SINdie reviews: 1400

The most remarkable fact about 1400 was that it was even made at all. With no script, no funds, and little support, director Derrick Lui laboured through 7 years of production hell to finally finish the film in 2015. Thus, regardless of its stumbles, the film remains a Herculean accomplishment, and Derrick Lui certainly deserves praise for enduring where lesser men would have faltered.

In the same vein as the recent In the Room (although it was conceptualized and filmed long before its release), 1400 is an omnibus film set in a hotel, the eponymous 1400 in Geylang. It follows 4 different stories of love, and as each unfurls, seeks to weave them into a greater narrative about the nature of modern love.

For a shoestring budget, a feature debut, and with a director playing almost every single conceivable production role, 1400 is technically achieved. Sidestepping potential hurdles with a simplistic, minimalist set and certainly with deft skill, director Derrick Lui has each sequence glossed with a professional sheen, such that every frame is watchable, and nothing looks out of place.

And yet, the film is not without its troubles.

1400 is neither subtle nor abashed in its darker take on love, with the film segmented into vignettes, each labelled explicitly to signify loss, lust, etc. Unafraid to pursue the plotlines to their ends, however tragic or melancholic, it’s conceptually fresh among local films and dramas, who never seem to grapple honestly with love’s sombre realities. But the poignancy of whatever conclusions the film seeks to draw is neutered by bland and uninspired characterization. The fragmented and transient nature of the scenes starves the characters of badly needed screen time, and coupled with a weak dialogue that descends into stereotypes and platitudes, none of the characters progress meaningfully. The relationship between an aspiring songwriter and blind florist’s daughter seems like an import from mando-pop music videos, with both playing the role of idealistic lovebirds whose emotion and affection come assumed, and worse, remain unexplained. The sinful union of 2 adulterous professionals is rendered inane by conversations that rarely offer much to consider other than the fact that both are married, and bored. The story of an elderly widower who relives her touch through the services of prostitutes is a refreshing breather, with a more far better and more convincing character, but alas, it cannot save the rest.

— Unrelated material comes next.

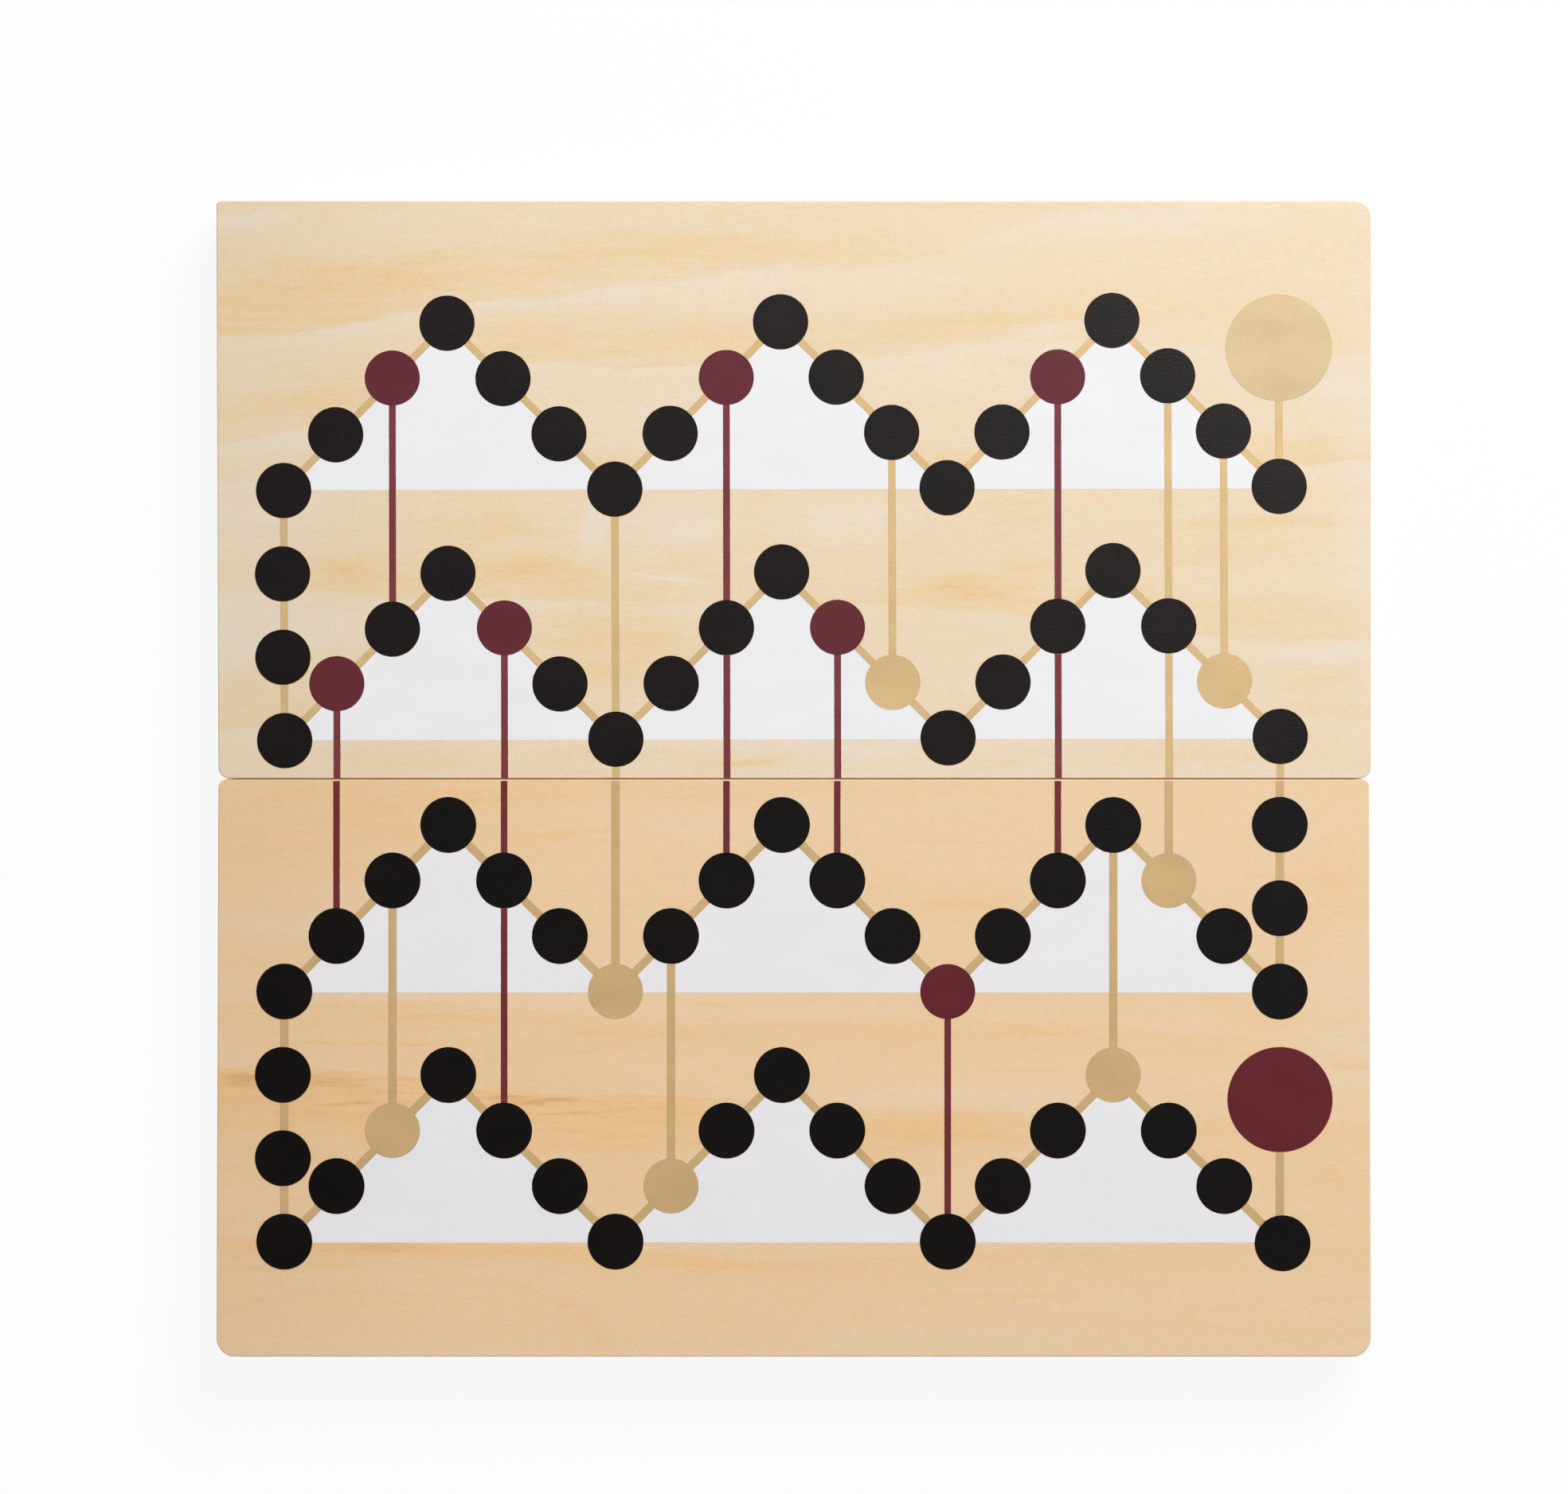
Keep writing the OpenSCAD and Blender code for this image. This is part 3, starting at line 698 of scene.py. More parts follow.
# How strong a face's figure is where it is broken up and where it isn't, times its contrast
BROKEN = (0.5, 1.5)


def plies(graph, height, face, wood):
    """The face's colour, with the core ply and the glue lines where the height meets them."""
    low = (PANEL_Z + wood.veneer) * PER_METRE
    high = (FACE_Z - wood.veneer) * PER_METRE
    above = graph.between(height, low - PLY_BLUR, low + PLY_BLUR)
    below = graph.between(height, high - PLY_BLUR, high + PLY_BLUR, 1.0, 0.0)
    core = graph.mix(CORE_SHARE, face, wood.core)
    toned = graph.mix(graph.times(above, below), face, core)
    for level in (low, high):
        away = graph.math("ABSOLUTE", graph.minus(height, level))
        toned = graph.mix(graph.between(away, *GLUE_FADE, GLUE_SHARE, 0.0), toned, wood.glue)
    return toned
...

Thematically, the film does not succeed to tie the disparate strings of its multiple plotlines into a cohesive whole. Yes, each plot is somewhat about love, but that is insufficient to justify any overarching theme. Each of the plotlines progress independent of one another, which can work for an omnibus film, except that the insights and conclusion each derives don’t mesh to create any unifying framework, and sometimes contradict each other. Throughout the film, the characters interact at the 1400 hotel, sharing dinner conversations and chance encounters, but their interactions are hollow: a lack of clarity as to what the film is trying to say, when translated down to the level of dialogue, often results in garbled interference. There are confusing mixed messages as well. The film does not end well for many of its characters, many of whom find their expectations ruined, or are consumed by their inner demons. And yet, the singer and his blind girlfriend manage to ride off into the sunset in an idealistic celebration of young love, which juxtaposed with the jarring realities of their parallel stories, seem foolhardy and perhaps even immature.

The acting itself is inconsistent. Vincent Lee, a veteran, plays his tragic character stalwartly, particularly in the moments of vulnerability. Although limited by poor scripting, Ya Hui delivers her lines as best as she can, and while nothing stellar, the scenes of intimacy survive scrutiny with her convincing acting. But somewhat cringe-worthy are Maria Alexander and William Luwandi, whose accents and mannerisms are so off that they only seek to reinforce the stereotype of an airheaded, pretentious middle class professional.

In conclusion, 1400 had an idea with potential and solid technicals, but when it came to the plot and some of acting, it was an uneven performance. Director Derrick Lui surely has the guts, and willingness to work with more difficult material, and my hope is that with a better team, and particularly with better scripting and casting, he can one day produce a great Singaporean film.